Secure Data Storage with Encryption in Python

This challenge focuses on implementing a secure storage mechanism in Python using encryption. Many applications need to store sensitive data (passwords, API keys, personal information) securely. This challenge will guide you in creating a simple, yet effective, encrypted storage solution using the cryptography library.

Problem Description

You are tasked with creating a Python class called SecureStorage that allows users to store and retrieve data securely. The data should be encrypted before being stored and decrypted upon retrieval. The encryption key should be generated and managed internally by the class, and not exposed to the user. The class should provide the following functionalities:

• Initialization: The constructor should generate a random encryption key and store it securely (in memory for this challenge - a more robust solution would persist the key).
• Store: A method to store data. The data (a string) should be encrypted using the generated key and stored in a dictionary (simulating a database).
• Retrieve: A method to retrieve data. The data should be retrieved from the dictionary, decrypted using the key, and returned to the user.
• Delete: A method to delete data. The data should be removed from the dictionary.

Key Requirements:

• Use the cryptography library for encryption and decryption. Install it using pip install cryptography.
• The encryption should be symmetric (using the same key for encryption and decryption).
• The encryption key should be randomly generated upon initialization.
• Error handling: The Retrieve method should raise a KeyError if the requested data is not found.

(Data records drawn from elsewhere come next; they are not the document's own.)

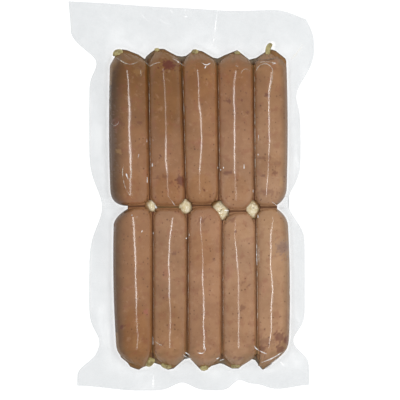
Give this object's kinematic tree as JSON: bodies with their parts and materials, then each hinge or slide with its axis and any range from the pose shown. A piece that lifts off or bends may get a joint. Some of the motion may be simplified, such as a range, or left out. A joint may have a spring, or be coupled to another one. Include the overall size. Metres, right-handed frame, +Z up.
{
  "type": "vacuum pack of sausages",
  "caption": "Clear vacuum pouch, lying flat, with two end-to-end rows of plump cooked sausages pressed side by side and a loose welded skirt of film all round.",
  "frame": {"origin": "on the surface that the pack lies on, under the middle of the pouch's outline", "axes": "+Y along the sausages towards the pouch's wider free end, +X to the right of it with the front film up, +Z up out of the front film"},
  "size_m": [0.1922, 0.3046, 0.026],
  "materials": {
    "sausage": "satin brown cooked casing with fine dark specks",
    "film": "clear glossy vacuum film, two layers welded together",
    "jelly": "wet pale yellow congealed juice"
  },
  "bodies": {
    "root": {"sausage_upper_1": "sausage", "sausage_upper_2": "sausage", "sausage_upper_3": "sausage", "sausage_upper_4": "sausage", "sausage_upper_5": "sausage", "sausage_lower_1": "sausage", "sausage_lower_2": "sausage", "sausage_lower_3": "sausage", "sausage_lower_4": "sausage", "sausage_lower_5": "sausage", "pouch": "film", "jelly_1": "jelly", "jelly_2": "jelly", "jelly_3": "jelly", "jelly_4": "jelly"}
  },
  "joints": []
}
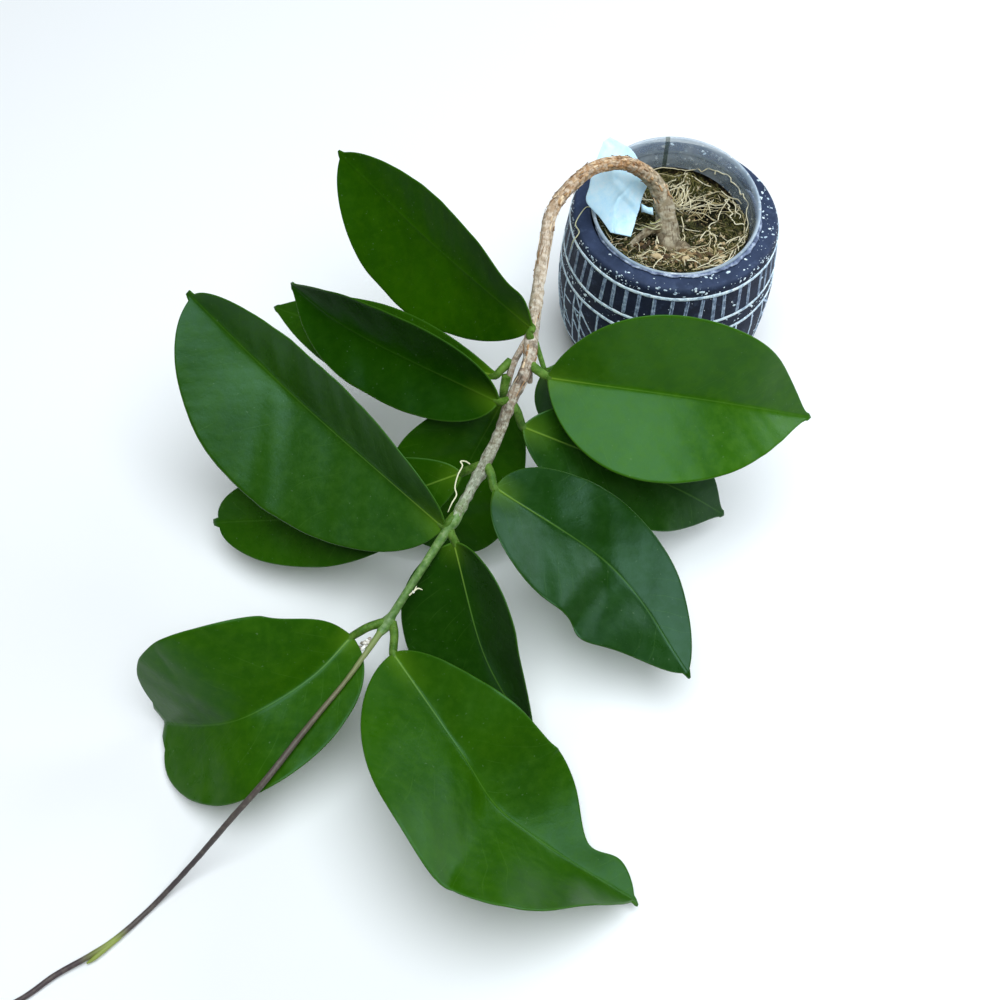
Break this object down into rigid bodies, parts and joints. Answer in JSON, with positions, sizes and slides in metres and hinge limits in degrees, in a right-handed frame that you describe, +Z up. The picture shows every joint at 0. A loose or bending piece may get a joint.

The Delete method should also raise a KeyError if the data is not found.
• Data should be stored and retrieved as strings.

Expected Behavior:

The SecureStorage class should provide a secure way to store and retrieve sensitive string data. The encryption process should prevent unauthorized access to the data if the class instance is compromised.

Edge Cases to Consider:

• Empty data strings: The encryption and decryption process should handle empty strings gracefully.
• Large data strings: While not a primary focus, consider the potential impact of very large data strings on performance.
• Key management: For this challenge, the key is stored in memory. A real-world application would require a more robust key management strategy.

Examples

Example 1:

Input:
storage = SecureStorage()
storage.store("my_secret_password", "password123")
retrieved_password = storage.retrieve("my_secret_password")
print(retrieved_password)
Output:
password123
Explanation: The password "password123" is stored, encrypted, and then retrieved and decrypted successfully.

Example 2:

Input:
storage = SecureStorage()
storage.store("api_key", "abcdef123456")
try:
    storage.retrieve("nonexistent_key")
except KeyError as e:
    print(f"KeyError: {e}")
Output:
KeyError: 'nonexistent_key'
Explanation: Attempting to retrieve a non-existent key raises a KeyError as expected.

Example 3:

Input:
storage = SecureStorage()
storage.store("sensitive_data", "very important info")
storage.delete("sensitive_data")
try:
    storage.retrieve("sensitive_data")
except KeyError as e:
    print(f"KeyError: {e}")
Output:
KeyError: 'sensitive_data'
Explanation: Data is stored, then deleted.  Attempting to retrieve it after deletion raises a KeyError.

Constraints

• The encryption key must be at least 32 bytes long.
• Data to be stored must be a string.
• The store, retrieve, and delete methods should execute within 0.1 seconds for data strings up to 1024 characters long. (This is a soft constraint, focusing on correctness is more important).
• The cryptography library is the only allowed library for encryption.

Notes

• The cryptography library provides various encryption algorithms. AES (Advanced Encryption Standard) is a good choice for this challenge.
• Consider using a salt when encrypting data to further enhance security. While not required for this challenge, it's a good practice.
• Focus on the core encryption and decryption logic. Error handling and edge case management are also important aspects of secure storage.
• Remember that this is a simplified example. Real-world secure storage solutions involve more complex key management, authentication, and authorization mechanisms.